(Exercise materials):
** Start **

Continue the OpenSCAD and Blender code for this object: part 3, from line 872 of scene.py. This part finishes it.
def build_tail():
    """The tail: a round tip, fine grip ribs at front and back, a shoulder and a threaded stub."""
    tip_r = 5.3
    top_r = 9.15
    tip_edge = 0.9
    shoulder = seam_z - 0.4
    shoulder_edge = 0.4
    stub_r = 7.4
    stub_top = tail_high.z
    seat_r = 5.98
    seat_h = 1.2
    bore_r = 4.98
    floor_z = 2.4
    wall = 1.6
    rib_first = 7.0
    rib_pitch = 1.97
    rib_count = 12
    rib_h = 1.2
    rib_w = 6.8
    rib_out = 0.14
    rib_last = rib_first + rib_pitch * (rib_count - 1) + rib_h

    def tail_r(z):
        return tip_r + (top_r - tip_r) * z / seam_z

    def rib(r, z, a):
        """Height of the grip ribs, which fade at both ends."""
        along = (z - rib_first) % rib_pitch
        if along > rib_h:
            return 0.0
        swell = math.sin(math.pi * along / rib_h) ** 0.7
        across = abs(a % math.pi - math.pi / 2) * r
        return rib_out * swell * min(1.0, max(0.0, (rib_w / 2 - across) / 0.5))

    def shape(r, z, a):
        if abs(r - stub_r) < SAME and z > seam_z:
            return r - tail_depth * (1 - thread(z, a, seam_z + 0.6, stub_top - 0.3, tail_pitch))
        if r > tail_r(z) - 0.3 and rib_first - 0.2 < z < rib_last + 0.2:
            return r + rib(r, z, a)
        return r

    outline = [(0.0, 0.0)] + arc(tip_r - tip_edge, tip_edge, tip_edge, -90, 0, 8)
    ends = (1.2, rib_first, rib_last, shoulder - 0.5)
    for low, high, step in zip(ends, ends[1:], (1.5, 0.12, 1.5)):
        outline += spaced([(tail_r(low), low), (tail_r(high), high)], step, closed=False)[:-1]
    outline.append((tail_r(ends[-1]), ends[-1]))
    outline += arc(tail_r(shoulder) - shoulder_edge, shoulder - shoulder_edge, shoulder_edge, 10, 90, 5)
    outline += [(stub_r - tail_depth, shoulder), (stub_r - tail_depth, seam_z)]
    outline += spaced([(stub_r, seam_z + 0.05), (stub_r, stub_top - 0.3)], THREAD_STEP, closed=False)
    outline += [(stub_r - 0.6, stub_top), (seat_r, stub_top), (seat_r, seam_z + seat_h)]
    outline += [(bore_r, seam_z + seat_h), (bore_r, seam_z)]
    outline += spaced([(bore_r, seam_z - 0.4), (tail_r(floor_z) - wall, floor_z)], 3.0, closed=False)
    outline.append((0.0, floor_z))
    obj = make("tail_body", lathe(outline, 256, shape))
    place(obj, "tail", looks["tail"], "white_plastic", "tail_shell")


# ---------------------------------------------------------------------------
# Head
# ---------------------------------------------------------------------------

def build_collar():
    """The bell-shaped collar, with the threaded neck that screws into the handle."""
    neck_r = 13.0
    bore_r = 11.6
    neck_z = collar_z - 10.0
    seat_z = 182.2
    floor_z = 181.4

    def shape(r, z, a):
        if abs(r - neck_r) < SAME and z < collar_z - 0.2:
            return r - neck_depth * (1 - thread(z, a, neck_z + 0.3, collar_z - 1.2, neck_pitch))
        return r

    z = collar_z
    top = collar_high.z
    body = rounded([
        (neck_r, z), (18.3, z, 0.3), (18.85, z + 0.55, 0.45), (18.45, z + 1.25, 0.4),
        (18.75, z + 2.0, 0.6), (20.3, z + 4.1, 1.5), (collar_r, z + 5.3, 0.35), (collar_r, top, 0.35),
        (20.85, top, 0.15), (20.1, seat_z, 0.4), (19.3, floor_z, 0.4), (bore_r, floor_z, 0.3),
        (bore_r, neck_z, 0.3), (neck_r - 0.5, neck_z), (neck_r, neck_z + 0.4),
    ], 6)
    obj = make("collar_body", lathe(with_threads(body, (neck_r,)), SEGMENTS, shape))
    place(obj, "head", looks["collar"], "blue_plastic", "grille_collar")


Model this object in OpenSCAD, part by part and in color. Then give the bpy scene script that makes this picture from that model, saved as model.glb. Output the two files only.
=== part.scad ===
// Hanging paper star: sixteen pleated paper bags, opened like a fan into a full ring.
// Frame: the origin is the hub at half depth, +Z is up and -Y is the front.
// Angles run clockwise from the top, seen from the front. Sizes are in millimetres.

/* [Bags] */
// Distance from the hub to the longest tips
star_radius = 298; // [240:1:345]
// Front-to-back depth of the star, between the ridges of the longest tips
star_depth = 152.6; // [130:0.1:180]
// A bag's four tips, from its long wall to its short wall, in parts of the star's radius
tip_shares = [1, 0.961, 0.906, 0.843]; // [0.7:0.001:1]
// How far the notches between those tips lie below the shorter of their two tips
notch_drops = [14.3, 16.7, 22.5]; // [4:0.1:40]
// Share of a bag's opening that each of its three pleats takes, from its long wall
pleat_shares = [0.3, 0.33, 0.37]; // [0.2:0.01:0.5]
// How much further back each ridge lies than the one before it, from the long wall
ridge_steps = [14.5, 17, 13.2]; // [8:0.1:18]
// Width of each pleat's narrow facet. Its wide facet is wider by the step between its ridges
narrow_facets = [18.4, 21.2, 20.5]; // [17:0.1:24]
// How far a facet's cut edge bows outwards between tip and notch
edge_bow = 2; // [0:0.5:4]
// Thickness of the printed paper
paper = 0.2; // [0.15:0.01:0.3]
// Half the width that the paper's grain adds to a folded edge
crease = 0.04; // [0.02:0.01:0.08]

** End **
** Start **

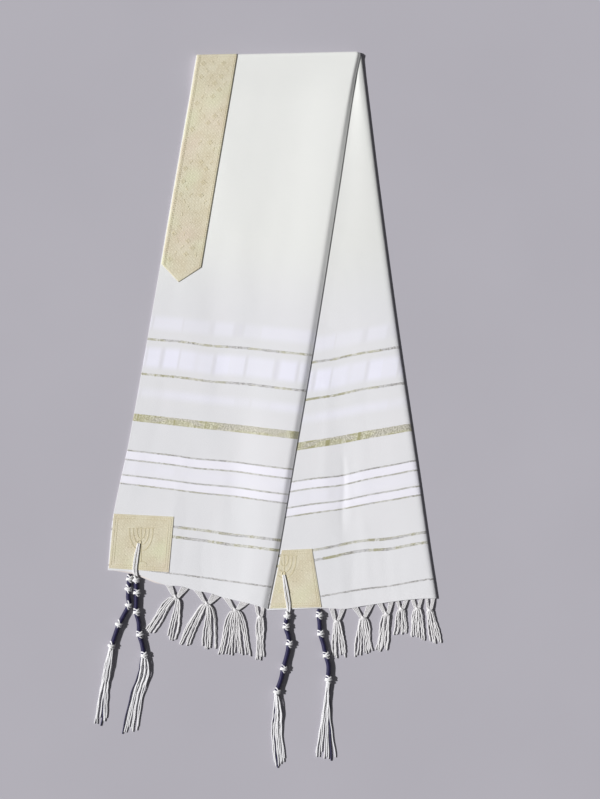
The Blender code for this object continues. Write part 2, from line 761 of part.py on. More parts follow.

** End **
** Start **

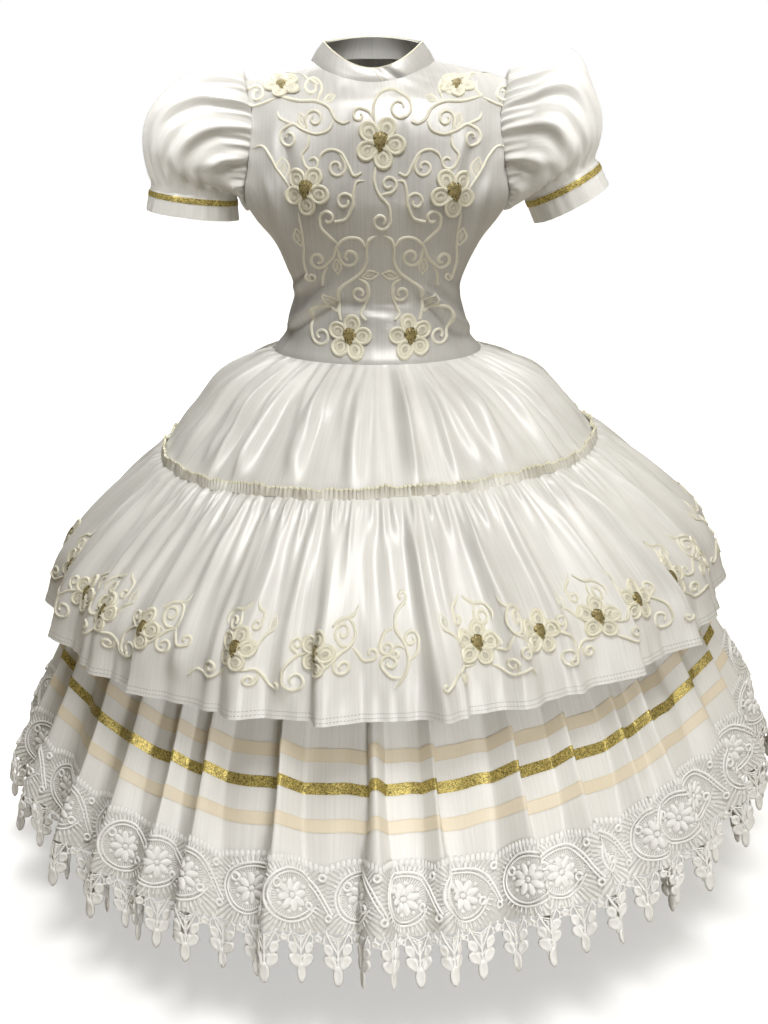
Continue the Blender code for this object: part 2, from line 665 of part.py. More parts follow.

** End **

Pick out each line containing the string "parts" and copy it.

// A bag's four tips, from its long wall to its short wall, in parts of the star's radius
The Blender code for this object continues. Write part 2, from line 761 of part.py on. More parts follow.
Continue the Blender code for this object: part 2, from line 665 of part.py. More parts follow.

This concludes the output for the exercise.